On top of that I feel like Skane's tail changes its shape and position with perspective, making it confusing there the snake ends.
Also the apples - if they needed to add apples after difficult sections, then they probably believed that most players will fail those sections.
I agree that offbeat monsters could possibly be conveyed a bit better, especially when burst is activated and thus all of their shadows are yellow, but just about everything else in this discussion seems shortsighted and like Citalopram says, dumbs things down and possibly takes some special things away from the game that make it unique and that many people have already said they quite like.

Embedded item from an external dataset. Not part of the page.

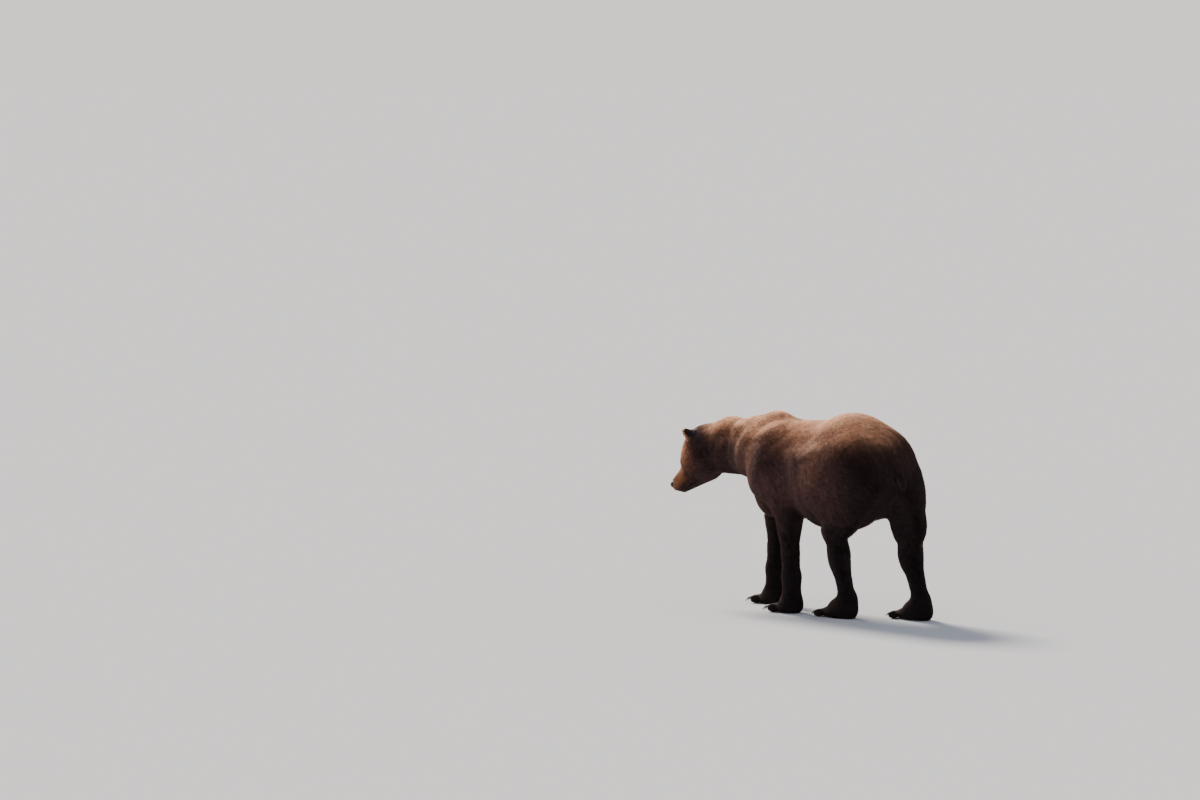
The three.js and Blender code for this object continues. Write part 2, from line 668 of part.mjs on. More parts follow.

This is not Rhythm Heaven, this is not Beatmania, this is not Muse Dash, this is not ADOFAI, this is not even Crypt of the Necrodancer, this is Rift of the Necrodancer's demo build. It's fine for it to not be your thing, but you have to differentiate that from objective negatives.
As far as the doubletime idea goes, frankly, making essentially the entire track go twice as fast (especially when we don't know what the other songs in the game will be like, much less extreme difficulty) sounds like a horrible idea, and instead of just having offbeats be a little unclear at first, it would make everything all the time unclear. I agree that offbeats could be conveyed better somehow, though I don't quite know how it should be done. Maybe a new demo version could come out to showcase some of these changes for feedback?
To wrap this conversation up, I want to set some expectations - Rift is the game that it is, and that does mean that we'll have offbeat monsters! It does also play very differently from other rhythm games. We hope that our adjustments will be well received by the community when we release an updated demo at some point in the future. Thank you all for playing Rift!